▶ [DIRECTIVE]
Quote every line of the material beneath this one.

======== GIVEN DATA ========

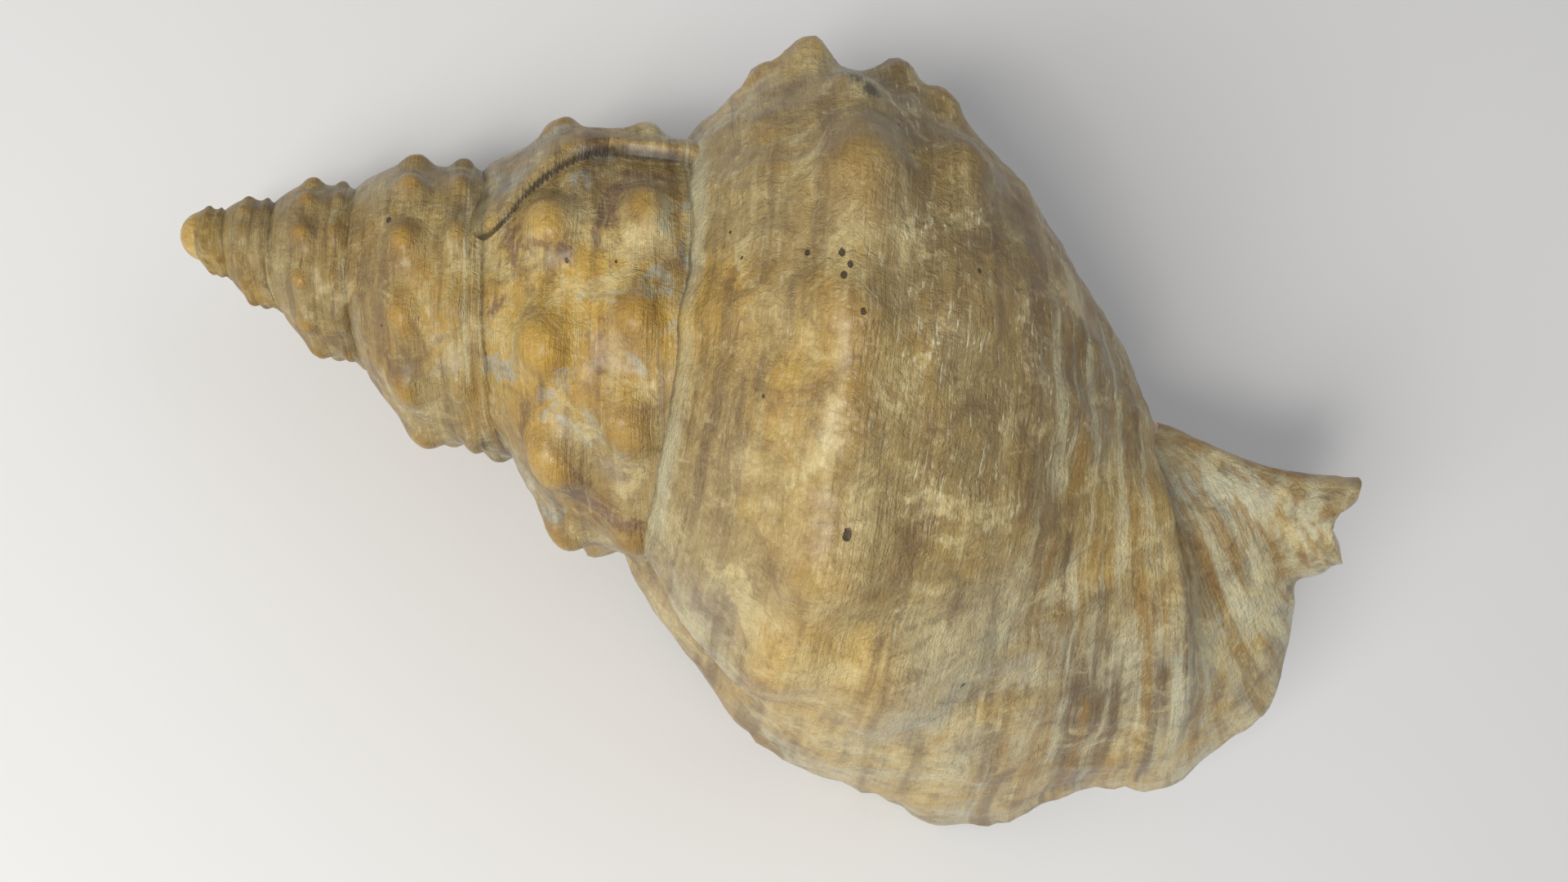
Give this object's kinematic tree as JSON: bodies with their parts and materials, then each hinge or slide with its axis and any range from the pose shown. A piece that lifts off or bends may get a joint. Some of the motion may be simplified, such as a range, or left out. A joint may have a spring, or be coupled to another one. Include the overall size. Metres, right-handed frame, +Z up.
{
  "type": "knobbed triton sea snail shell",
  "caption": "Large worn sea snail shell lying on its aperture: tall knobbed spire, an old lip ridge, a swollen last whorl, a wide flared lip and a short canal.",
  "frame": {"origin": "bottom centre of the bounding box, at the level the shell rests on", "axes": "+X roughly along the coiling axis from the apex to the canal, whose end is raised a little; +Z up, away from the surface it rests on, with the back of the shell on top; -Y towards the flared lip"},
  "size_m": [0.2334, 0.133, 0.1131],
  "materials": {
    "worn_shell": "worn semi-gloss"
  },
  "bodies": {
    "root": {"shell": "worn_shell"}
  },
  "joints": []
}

========

▶ [TASK OUTPUT]
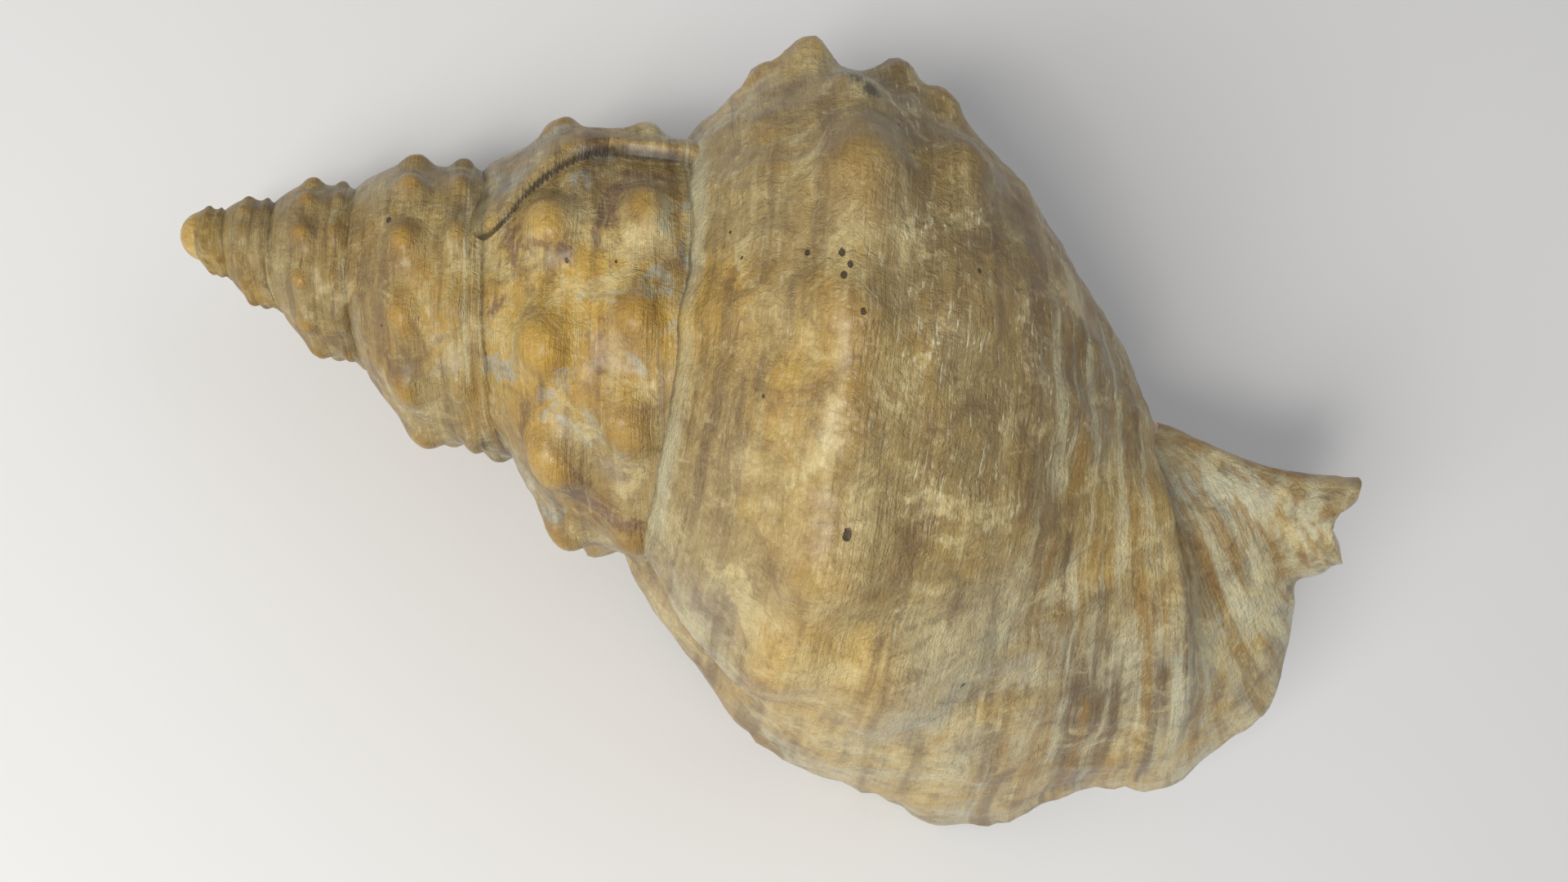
Give this object's kinematic tree as JSON: bodies with their parts and materials, then each hinge or slide with its axis and any range from the pose shown. A piece that lifts off or bends may get a joint. Some of the motion may be simplified, such as a range, or left out. A joint may have a spring, or be coupled to another one. Include the overall size. Metres, right-handed frame, +Z up.
{
  "type": "knobbed triton sea snail shell",
  "caption": "Large worn sea snail shell lying on its aperture: tall knobbed spire, an old lip ridge, a swollen last whorl, a wide flared lip and a short canal.",
  "frame": {"origin": "bottom centre of the bounding box, at the level the shell rests on", "axes": "+X roughly along the coiling axis from the apex to the canal, whose end is raised a little; +Z up, away from the surface it rests on, with the back of the shell on top; -Y towards the flared lip"},
  "size_m": [0.2334, 0.133, 0.1131],
  "materials": {
    "worn_shell": "worn semi-gloss"
  },
  "bodies": {
    "root": {"shell": "worn_shell"}
  },
  "joints": []
}